BMC has best-practice councils that focus on strategic areas of the business, including structural components, READY-FRAME, installed services, and millwork. To develop the BMCOS, Stephens and national marketing director Jeanine Froke analyzed how the best practices produced by the councils could be put together to “turbocharge the whole company,” Stephens says.
Froke says the organization was already implementing and adopting lean practices on a local level, but the formalization of existing programs through the BMCOS served as a “catalyst to amplify the results.” The primary goal during the first year of the BMCOS was to educate the dealer’s 10,000-person workforce on the operating system, how the BMCOS would be used to differentiate BMC, and how employees could help. In the second year of the program, the company began equipping employees with tools to improve efficiency, Froke says.
“[BMCOS is] really not top-down, it’s bottom-up. Starting with our truck drivers and our counter associates and making sure they have the tools they need to deliver a better customer service experience and improve just a little bit every single day,” Froke says.
The BMCOS focuses on three areas: the 3Ps (people, process, and performance), the TIMWOODS acronym (to minimize waste in eight areas: transportation, inventory, motion, waiting, overprocessing, overproduction, defects, safety), and the 6S (sort, set, shine, standardize, sustain, and safety) approach to lean practices.
For BMC, the 3Ps should not be managed in a vacuum. The focus on people includes training to drive efficient and productive processes and, ultimately, better performance outcomes.
“Some companies dive too deep into process. They grind their people so hard that it hinders their long-term goals,” Froke says. “We found that by investing in people and process simultaneously, it gives you a harmonious balance that delivers performance.”
BMC has identified several key success metrics when improving people and processes. On the people front, BMC measures associate engagement, customer satisfaction, and supplier satisfaction. On the process side, the dealer measures operational cost savings, productivity gains, quality as it relates to on-time-in-full performance, and safety as it relates to recordable incidents, Froke says.
The 6S and TIMWOODS mnemonics were initially introduced to employees as 5S and 7 Wastes (TIMWOOD)—without “safety”—during the launch. The 5S mnemonic reminds employees about the importance of cleaning up the workspace to optimize productivity, instilling the discipline needed to be successful with other lean tools. Similarly, TIMWOOD identifies pain points and areas that can diminish productivity and metrics. By focusing on the basics of lean tools—5S and TIMWOOD—BMC set the groundwork for the introduction of safety to both tool sets in 2019. Launching the 5S and TIMWOOD guidelines without “safety” enabled BMC to call attention in the second year to how important safety is to the company, Froke says.

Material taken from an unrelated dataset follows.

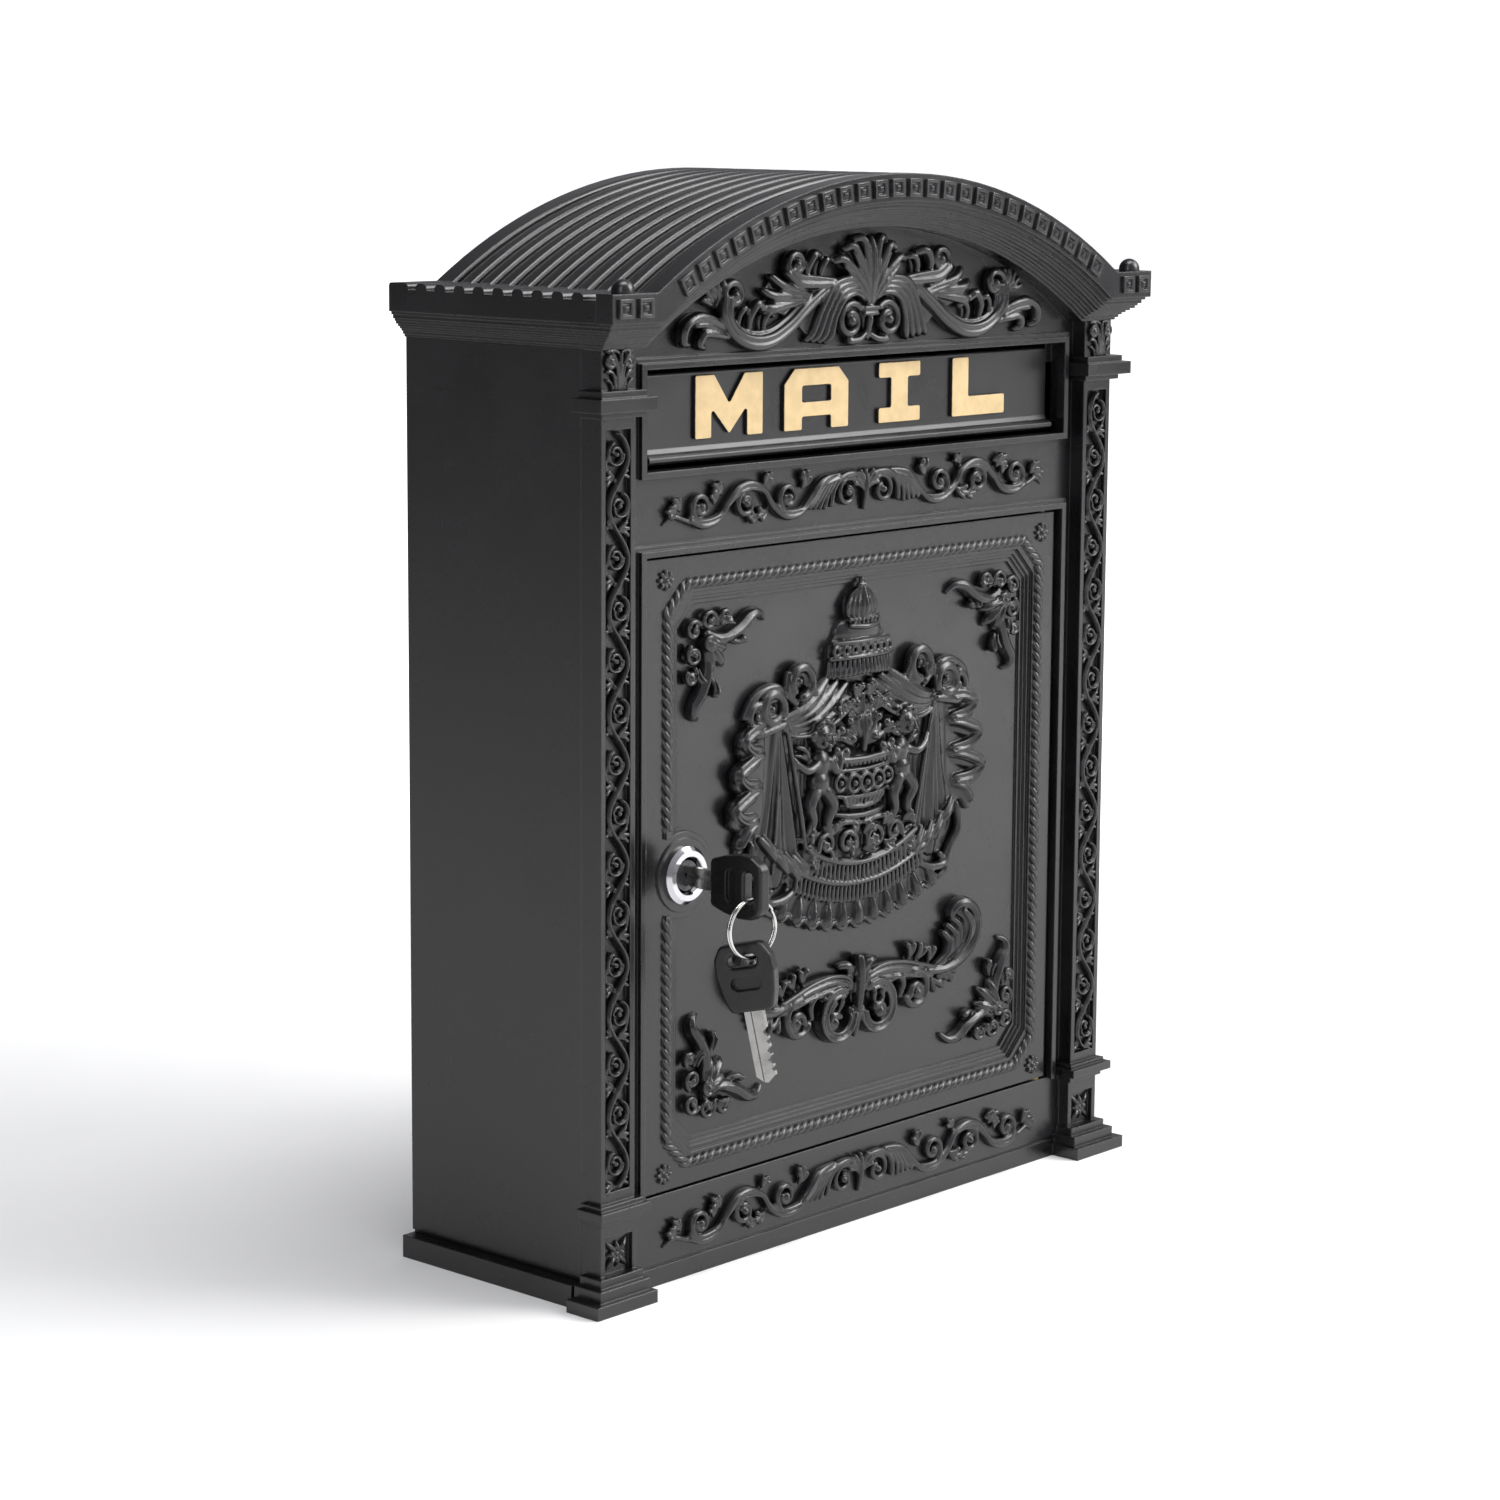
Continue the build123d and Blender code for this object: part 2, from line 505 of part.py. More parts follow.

“We already had the legs going on our 5S program and we decided that this was a great opportunity to add that S to our 5S and our 7 Wastes to actually drive that into our employees to have them understand that safety is a very important objective for the company,” Stephens says.
BMC also introduced an element of competition to the BMCOS to drive awareness and improve company culture. Each quarter, the dealer gives out a Battle of the Belt award to a site that is driving change by using 6S to improve performance. Additionally, the dealer annually awards a Lean Champion title to the market that has done an exemplary job of identifying and reducing waste in conjunction with improving projects, on-time-in-full deliveries, safety, and employee training. Salt Lake City was named the 2018 Lean Champion, training 100% of its staff on 5S principles, completing 74 Kaizen events, and implementing 168 lean suggestions.
“The contest and the internal marketing is a really important piece to reiterate that this is all about the people,” Froke says.
“We want the greater whole to win together. We are independently competitive, but not at the expense of helping those around us.”
In the year and a half that the BMCOS has been operational, the program has increased labor efficiencies, created safer work environments, led to process improvements, and enhanced customer service. Local markets have reduced project lead times and increased capacity. BMC reported that on-time-in-full deliveries improved by 1.7% in the second quarter of 2019, compared to the second quarter of 2018. BMC also attributed the BMCOS as a driving force behind an improved financial performance that included achieving more than $6 million in EBITDA during the first half of 2019. The company has hired 58 management trainees and graduated 250 associates from its leadership programs. BMC also has developed new technology with vendors to improve truss manufacturing and has three operational automated truss plants.
“We have seen more of our people engaged. Instead of having a handful of people doing it, we’ve got thousands of people,” Stephens says.